■ **Required work**
Output all lines exactly.
╭──
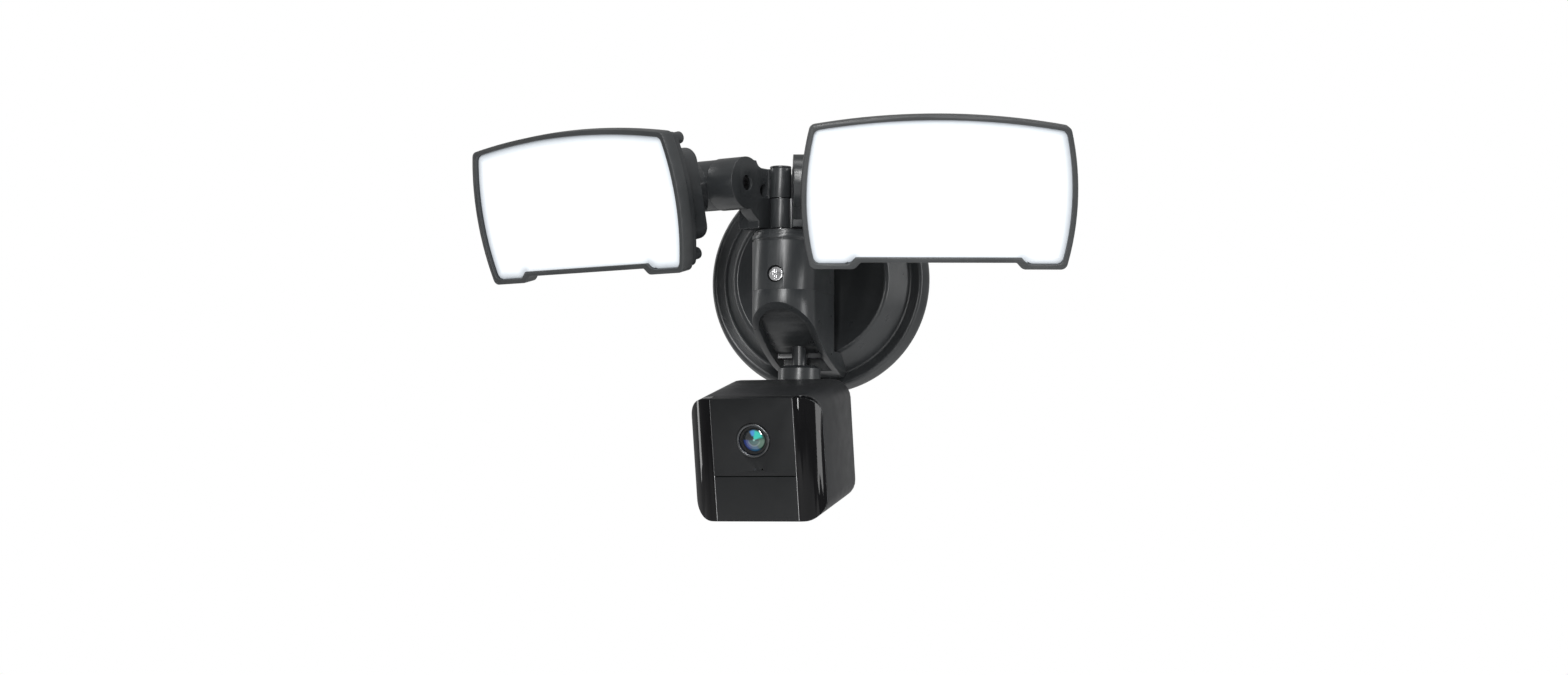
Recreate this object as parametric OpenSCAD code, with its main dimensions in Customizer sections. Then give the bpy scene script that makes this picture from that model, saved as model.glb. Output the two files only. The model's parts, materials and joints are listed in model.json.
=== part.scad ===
// Wall floodlight with two lamps on swinging arms and a camera head below.
// Origin: centre of the wall plate's back face. +X to the viewer's right, -Y forward, +Z up.

/* [Wall plate] */
// Radius of the round wall plate
plate_r = 62.5; // [56:0.5:75]
// Height of the plate's outer rim above the wall
rim_h = 9.6; // [8:0.1:12]
// Radius of the raised ring inside the rim
ring_r = 43; // [41:0.5:46]
// Height of the raised ring
ring_h = 20.5; // [18:0.5:24]
// Height of the plate's flat middle
floor_h = 11; // [10:0.5:13]
// Wall of the moulded plate
plate_wall = 2.5; // [2:0.1:3]

/* [Column] */
// Radius of the column's round front, and half its width
col_r = 17.2; // [16:0.1:21]
// Distance from the wall to the axis of the round front
col_d = 67.8; // [64:0.5:80]
// Distance from the wall to the column's flat back
col_back = 32.8; // [32:0.2:34]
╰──
■ **Finished task**
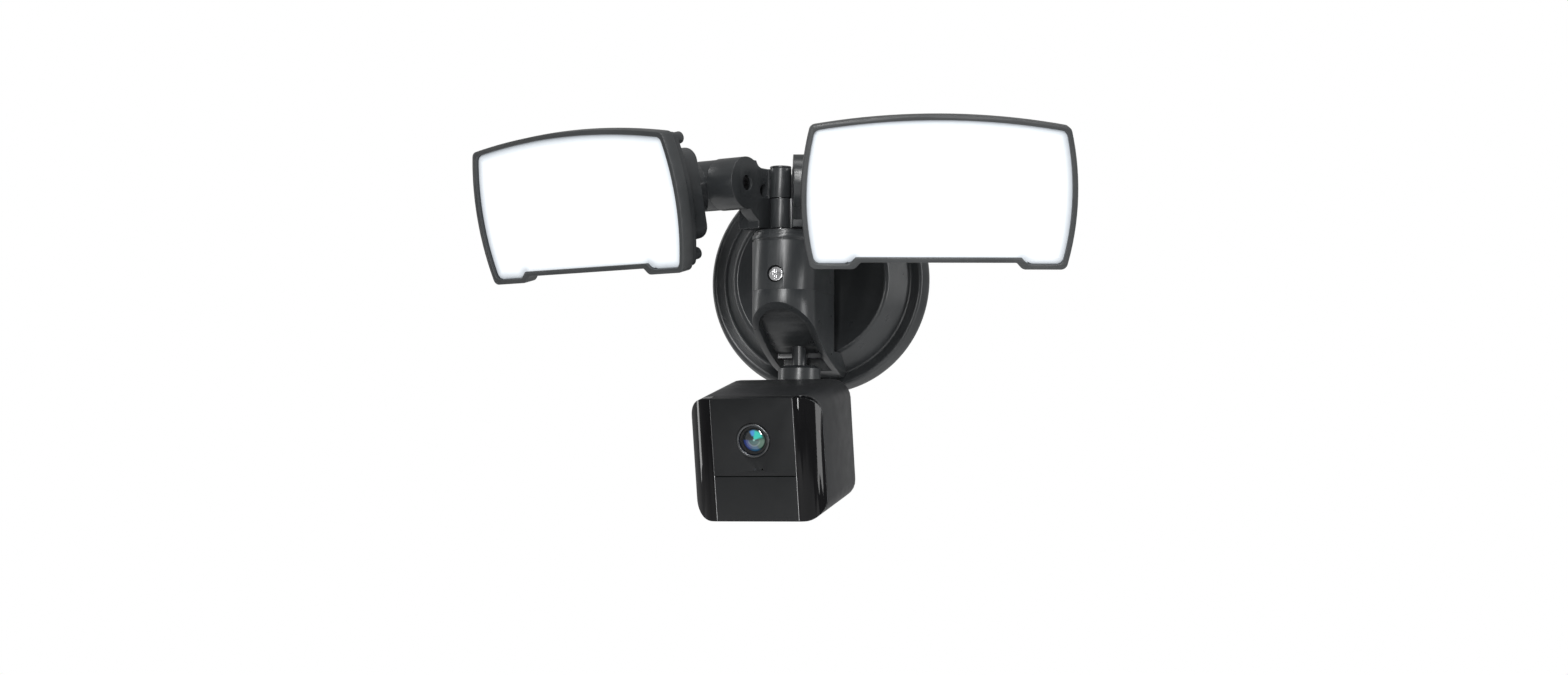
Recreate this object as parametric OpenSCAD code, with its main dimensions in Customizer sections. Then give the bpy scene script that makes this picture from that model, saved as model.glb. Output the two files only. The model's parts, materials and joints are listed in model.json.
=== part.scad ===
// Wall floodlight with two lamps on swinging arms and a camera head below.
// Origin: centre of the wall plate's back face. +X to the viewer's right, -Y forward, +Z up.

/* [Wall plate] */
// Radius of the round wall plate
plate_r = 62.5; // [56:0.5:75]
// Height of the plate's outer rim above the wall
rim_h = 9.6; // [8:0.1:12]
// Radius of the raised ring inside the rim
ring_r = 43; // [41:0.5:46]
// Height of the raised ring
ring_h = 20.5; // [18:0.5:24]
// Height of the plate's flat middle
floor_h = 11; // [10:0.5:13]
// Wall of the moulded plate
plate_wall = 2.5; // [2:0.1:3]

/* [Column] */
// Radius of the column's round front, and half its width
col_r = 17.2; // [16:0.1:21]
// Distance from the wall to the axis of the round front
col_d = 67.8; // [64:0.5:80]
// Distance from the wall to the column's flat back
col_back = 32.8; // [32:0.2:34]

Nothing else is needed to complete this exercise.